■ Stored data

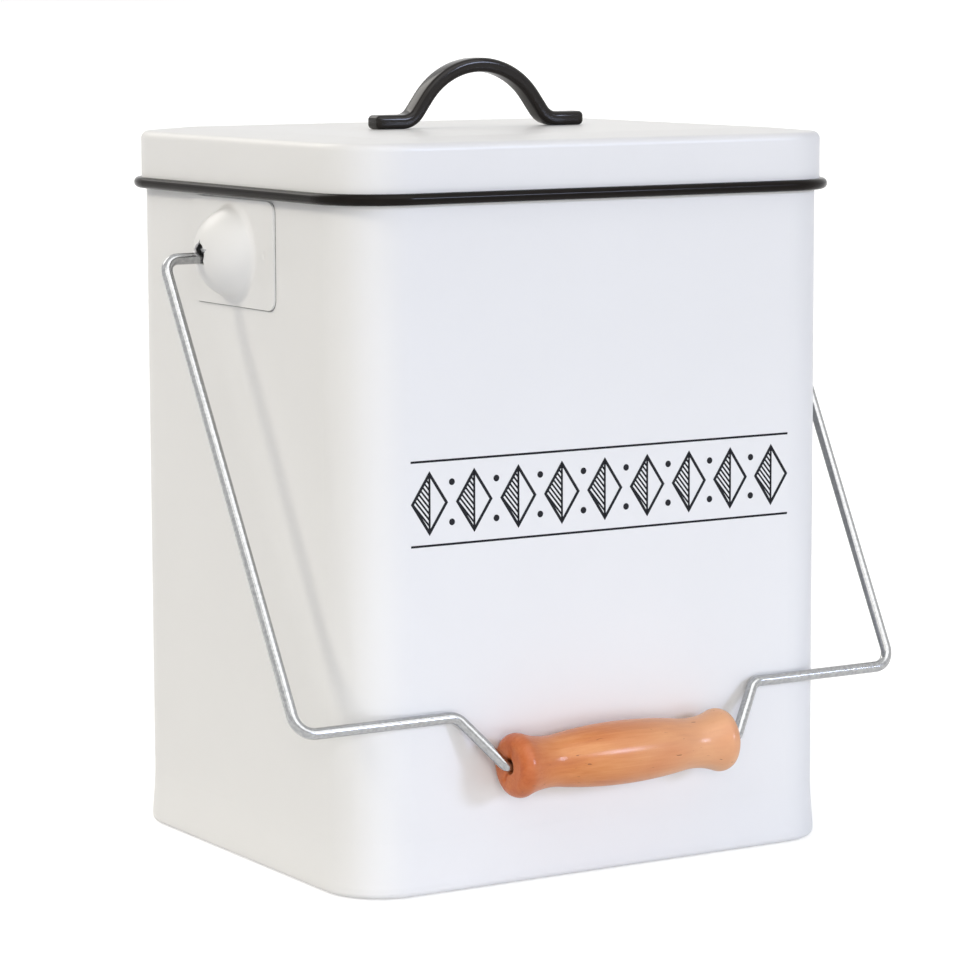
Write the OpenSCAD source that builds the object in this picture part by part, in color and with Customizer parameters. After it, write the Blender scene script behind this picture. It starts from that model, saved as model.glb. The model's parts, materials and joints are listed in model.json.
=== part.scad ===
// Kitchen caddy: a rounded-rectangle sheet steel body with a seamed base, two
// pressed ears that carry a bent wire bail with a turned wooden grip, and a
// deep-skirted lift-off lid with a rolled bead and a strap handle.
// The origin is the centre of the base on the floor. The bail hangs at the front, -Y.

/* [Body] */
// Width of the body between its side faces
body_w = 180; // [160:1:220]
// Depth of the body between its front and back faces
body_d = 153; // [135:1:185]
// Height of the body's rim above the floor
body_h = 231; // [215:1:270]
// Outer radius of the body's upright corners
corner_r = 19; // [17:0.5:26]
// Thickness of the body sheet
body_t = 0.6; // [0.5:0.1:0.9]
// Thickness of the rolled hem round the rim
hem_w = 1.8; // [1.8:0.1:2.4]
// Height of the hem's inner leg
hem_h = 6; // [4:0.5:10]
// Width of the flat lock seam down the back
lock_seam_w = 6; // [4:0.5:9]

/* [Base] */
// Height of the base seam
base_seam_h = 6; // [5:0.1:7]
// Height at which the base seam stands out most
base_seam_flare = 3.4; // [2.4:0.1:4]
// How far the base seam stands out from the body
base_seam_proud = 1; // [0.8:0.1:1.8]
// Outer edge radius under the base seam
base_seam_r = 1.8; // [1:0.1:2]
// Thickness of the seam's outer fold at its top edge
base_edge_t = 0.3; // [0.2:0.05:0.6]
// Thickness of the seam's inner fold
base_fold_t = 1; // [0.8:0.1:1.5]
// Thickness of the base sheet
base_t = 0.6; // [0.5:0.1:0.8]
// Height of the base panel's edge above the floor
base_recess = 8.5; // [7.5:0.5:12]
// Height that the middle of the base is pressed up
base_dish = 1.2; // [0.6:0.1:2.5]
// Width of the sloping band round the pressed middle
base_band_w = 6; // [4:0.5:9]
// Bend radius between the base panel and its flange
base_bend_r = 1.5; // [1:0.1:2.5]

/* [Lid] */
// Thickness of the lid sheet
lid_t = 0.6; // [0.5:0.1:0.9]
// Gap between the lid's skirt and the body
lid_gap = 1; // [0.8:0.1:1.5]
// Gap between the body's rim and the lid that rests on it
lid_seat_gap = 0.3; // [0.2:0.05:0.5]
// Drop from the lid's top edge to the middle of its bead
skirt_drop = 16.9; // [12:0.1:24]
// Outer radius of the lid's shoulder
shoulder_r = 2.5; // [2:0.1:3.2]
// Rise of the lid's middle above its edge
crown_h = 1.1; // [0.5:0.1:2.5]
// Width of the sloping band round the lid's middle
crown_band_w = 14; // [8:0.5:14.5]
// Diameter of the rolled bead
bead_d = 3.6; // [3:0.1:4.4]
// Gap between the bead and the body
bead_gap = 0.5; // [0.4:0.05:0.8]

/* [Lid handle] */
// Length over both feet
handle_l = 79; // [76:1:100]
// Width of the strap
handle_w = 7.5; // [6:0.5:12]
// Thickness of the strap
handle_t = 4.6; // [4:0.1:6]
// Rise of the strap's top above the lid
handle_rise = 22.6; // [20:0.1:27]
// Slope of the strap's straight legs, in degrees
handle_slope = 54; // [48:1:60]
// Radius of the strap's arch, at the middle of its thickness
handle_arch_r = 25; // [20:0.5:28]
// Radius of the bend above each foot, at the middle of the thickness
handle_bend_r = 6.9; // [4:0.1:8]
// Edge radius of the strap
handle_edge_r = 1.7; // [1:0.1:1.9]
// Diameter of the two screws that hold the handle
screw_d = 4; // [3:0.5:4.5]
// Depth of the screws in the feet
screw_depth = 3.2; // [2.4:0.1:3.3]
// Diameter of the screw heads
screw_head_d = 7.6; // [6.8:0.1:9]
// Height of the screw heads
screw_head_h = 2.4; // [1.6:0.1:3]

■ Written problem
What is needed is an exact copy of the lines from the start of the listing through the line where "the front, -Y." sits, please, both end lines included and nothing more.

■ Complete answer
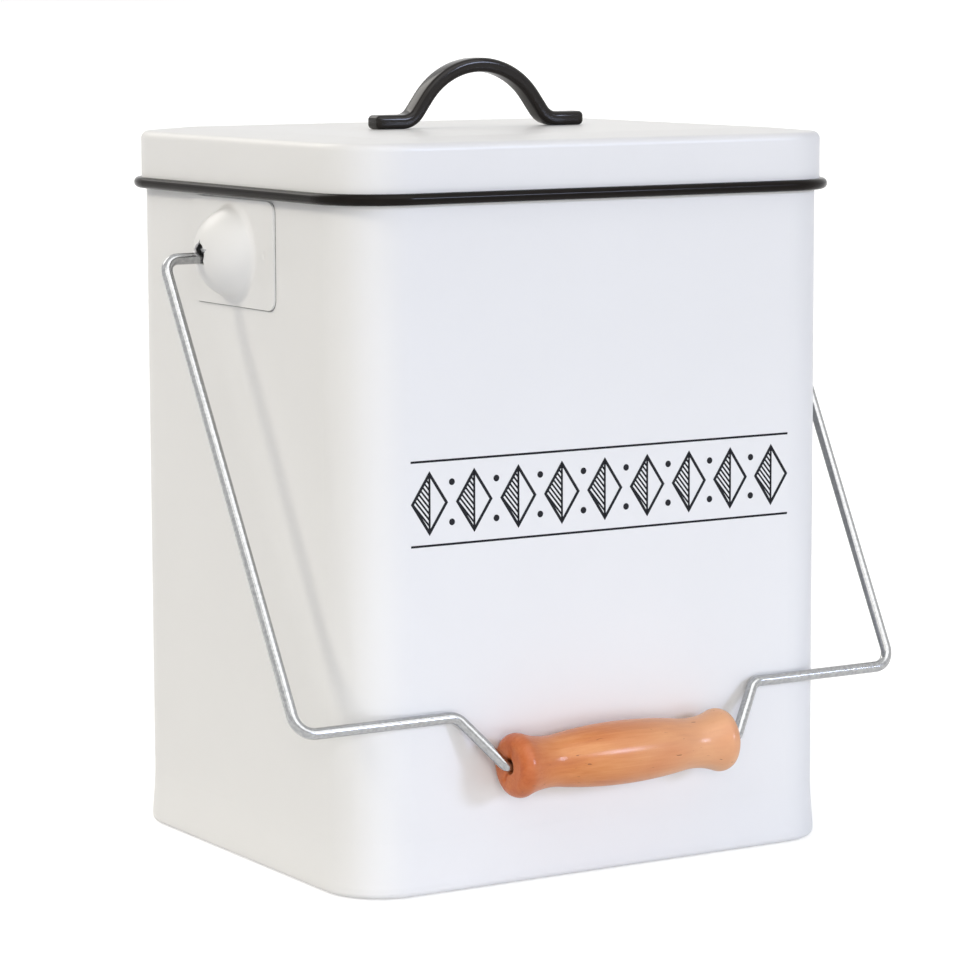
Write the OpenSCAD source that builds the object in this picture part by part, in color and with Customizer parameters. After it, write the Blender scene script behind this picture. It starts from that model, saved as model.glb. The model's parts, materials and joints are listed in model.json.
=== part.scad ===
// Kitchen caddy: a rounded-rectangle sheet steel body with a seamed base, two
// pressed ears that carry a bent wire bail with a turned wooden grip, and a
// deep-skirted lift-off lid with a rolled bead and a strap handle.
// The origin is the centre of the base on the floor. The bail hangs at the front, -Y.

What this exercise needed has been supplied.